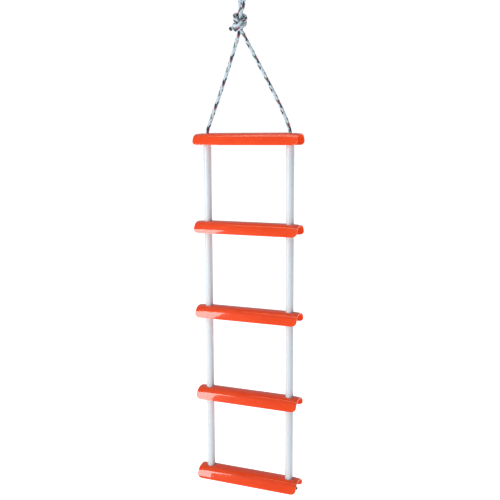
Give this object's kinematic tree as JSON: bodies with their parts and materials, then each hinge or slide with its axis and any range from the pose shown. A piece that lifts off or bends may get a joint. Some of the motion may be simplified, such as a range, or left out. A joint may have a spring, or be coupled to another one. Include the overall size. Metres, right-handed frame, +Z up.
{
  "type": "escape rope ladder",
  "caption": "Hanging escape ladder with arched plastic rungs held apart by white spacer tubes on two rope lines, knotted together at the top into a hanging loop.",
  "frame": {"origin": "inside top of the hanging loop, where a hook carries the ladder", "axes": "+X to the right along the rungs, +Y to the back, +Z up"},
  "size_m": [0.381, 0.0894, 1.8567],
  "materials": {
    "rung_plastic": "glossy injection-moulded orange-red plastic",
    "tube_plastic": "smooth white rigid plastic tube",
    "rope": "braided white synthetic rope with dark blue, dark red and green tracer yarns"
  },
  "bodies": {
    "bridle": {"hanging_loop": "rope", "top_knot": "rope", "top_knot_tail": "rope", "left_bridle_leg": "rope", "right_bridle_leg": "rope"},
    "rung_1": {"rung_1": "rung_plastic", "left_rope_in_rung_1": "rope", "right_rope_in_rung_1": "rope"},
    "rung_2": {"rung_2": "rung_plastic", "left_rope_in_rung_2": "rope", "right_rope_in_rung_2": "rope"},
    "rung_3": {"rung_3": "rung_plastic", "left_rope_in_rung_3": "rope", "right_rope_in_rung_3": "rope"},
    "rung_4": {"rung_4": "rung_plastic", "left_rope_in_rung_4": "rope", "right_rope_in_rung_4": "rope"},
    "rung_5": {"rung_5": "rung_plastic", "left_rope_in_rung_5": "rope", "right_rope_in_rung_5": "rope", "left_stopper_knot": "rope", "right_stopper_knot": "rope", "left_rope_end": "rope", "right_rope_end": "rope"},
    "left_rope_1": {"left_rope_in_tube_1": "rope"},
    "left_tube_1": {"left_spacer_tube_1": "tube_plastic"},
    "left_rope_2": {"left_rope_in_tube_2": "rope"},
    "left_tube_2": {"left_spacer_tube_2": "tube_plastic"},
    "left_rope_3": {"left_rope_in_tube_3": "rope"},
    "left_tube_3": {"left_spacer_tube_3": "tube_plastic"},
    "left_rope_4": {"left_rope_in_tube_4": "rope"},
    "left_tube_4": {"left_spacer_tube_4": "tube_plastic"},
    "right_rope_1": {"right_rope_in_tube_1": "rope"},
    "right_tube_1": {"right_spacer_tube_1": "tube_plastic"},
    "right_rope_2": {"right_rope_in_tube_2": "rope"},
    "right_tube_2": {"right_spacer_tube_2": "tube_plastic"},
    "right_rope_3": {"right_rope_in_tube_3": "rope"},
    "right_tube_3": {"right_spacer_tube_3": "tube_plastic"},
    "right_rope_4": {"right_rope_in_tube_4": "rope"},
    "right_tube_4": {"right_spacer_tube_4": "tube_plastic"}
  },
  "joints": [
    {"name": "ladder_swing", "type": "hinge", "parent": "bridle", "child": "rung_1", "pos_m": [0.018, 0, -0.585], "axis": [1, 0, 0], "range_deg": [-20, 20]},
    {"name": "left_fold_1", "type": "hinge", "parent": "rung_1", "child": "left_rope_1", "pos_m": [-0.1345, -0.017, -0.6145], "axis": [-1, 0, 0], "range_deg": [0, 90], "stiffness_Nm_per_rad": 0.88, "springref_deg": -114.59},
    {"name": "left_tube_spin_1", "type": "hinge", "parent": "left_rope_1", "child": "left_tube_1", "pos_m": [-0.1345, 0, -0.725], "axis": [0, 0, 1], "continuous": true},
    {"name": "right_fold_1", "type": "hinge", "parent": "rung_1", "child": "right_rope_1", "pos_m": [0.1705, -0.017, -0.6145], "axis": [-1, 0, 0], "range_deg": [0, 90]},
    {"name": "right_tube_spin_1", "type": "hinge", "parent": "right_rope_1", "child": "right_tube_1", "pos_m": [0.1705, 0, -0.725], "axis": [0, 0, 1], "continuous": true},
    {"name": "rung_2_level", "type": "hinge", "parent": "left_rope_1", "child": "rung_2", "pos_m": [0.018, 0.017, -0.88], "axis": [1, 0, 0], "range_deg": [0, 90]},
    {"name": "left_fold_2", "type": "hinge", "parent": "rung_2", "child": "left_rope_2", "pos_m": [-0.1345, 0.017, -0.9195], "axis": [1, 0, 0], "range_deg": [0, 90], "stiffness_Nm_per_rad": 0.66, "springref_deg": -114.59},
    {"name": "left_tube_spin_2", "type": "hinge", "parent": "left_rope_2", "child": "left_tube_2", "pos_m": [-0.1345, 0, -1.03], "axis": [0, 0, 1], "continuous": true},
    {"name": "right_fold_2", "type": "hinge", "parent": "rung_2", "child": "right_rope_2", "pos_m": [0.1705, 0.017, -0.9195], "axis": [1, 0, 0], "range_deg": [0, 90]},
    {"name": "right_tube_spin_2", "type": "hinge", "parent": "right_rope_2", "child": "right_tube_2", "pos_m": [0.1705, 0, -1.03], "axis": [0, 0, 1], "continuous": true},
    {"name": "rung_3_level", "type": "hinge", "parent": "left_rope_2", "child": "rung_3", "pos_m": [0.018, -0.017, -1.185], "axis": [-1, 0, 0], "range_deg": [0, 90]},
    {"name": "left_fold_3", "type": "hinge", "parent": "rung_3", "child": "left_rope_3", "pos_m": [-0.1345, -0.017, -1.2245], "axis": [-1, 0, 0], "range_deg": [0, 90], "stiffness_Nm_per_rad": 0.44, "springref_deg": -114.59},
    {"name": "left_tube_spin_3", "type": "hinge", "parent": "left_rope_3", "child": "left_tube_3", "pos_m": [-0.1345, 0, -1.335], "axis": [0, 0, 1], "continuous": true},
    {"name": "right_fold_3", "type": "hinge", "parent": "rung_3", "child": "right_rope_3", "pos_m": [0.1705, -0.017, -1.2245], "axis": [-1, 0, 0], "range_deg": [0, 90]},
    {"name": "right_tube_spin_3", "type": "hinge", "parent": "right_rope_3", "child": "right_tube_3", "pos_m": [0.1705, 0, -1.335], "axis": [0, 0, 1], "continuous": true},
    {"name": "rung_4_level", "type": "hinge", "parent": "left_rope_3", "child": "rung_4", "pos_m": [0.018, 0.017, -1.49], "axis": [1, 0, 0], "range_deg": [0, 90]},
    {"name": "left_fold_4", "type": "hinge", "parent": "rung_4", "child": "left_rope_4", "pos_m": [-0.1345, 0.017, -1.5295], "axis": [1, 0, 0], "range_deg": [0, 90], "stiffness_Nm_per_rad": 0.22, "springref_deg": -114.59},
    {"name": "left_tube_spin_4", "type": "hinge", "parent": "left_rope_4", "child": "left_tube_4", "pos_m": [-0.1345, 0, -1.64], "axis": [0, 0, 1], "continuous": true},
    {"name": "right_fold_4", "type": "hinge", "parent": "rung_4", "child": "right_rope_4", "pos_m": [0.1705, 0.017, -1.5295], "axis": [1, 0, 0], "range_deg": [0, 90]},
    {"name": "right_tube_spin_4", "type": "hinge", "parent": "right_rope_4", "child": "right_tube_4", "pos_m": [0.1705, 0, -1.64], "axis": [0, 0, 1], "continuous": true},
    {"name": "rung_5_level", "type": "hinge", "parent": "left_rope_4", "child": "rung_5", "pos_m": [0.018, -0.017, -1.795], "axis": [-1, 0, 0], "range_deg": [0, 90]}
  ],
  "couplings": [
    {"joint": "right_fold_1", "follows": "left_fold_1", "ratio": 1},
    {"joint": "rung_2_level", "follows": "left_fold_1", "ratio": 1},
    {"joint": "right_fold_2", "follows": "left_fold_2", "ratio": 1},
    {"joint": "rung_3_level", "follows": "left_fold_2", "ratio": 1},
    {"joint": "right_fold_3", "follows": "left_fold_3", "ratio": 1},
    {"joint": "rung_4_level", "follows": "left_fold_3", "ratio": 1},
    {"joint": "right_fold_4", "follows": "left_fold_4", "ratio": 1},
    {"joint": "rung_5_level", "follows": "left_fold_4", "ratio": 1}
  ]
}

■ **What this task involves**:
Give only the number of lines in the data that hold the word "materials".

■ **Response**:
2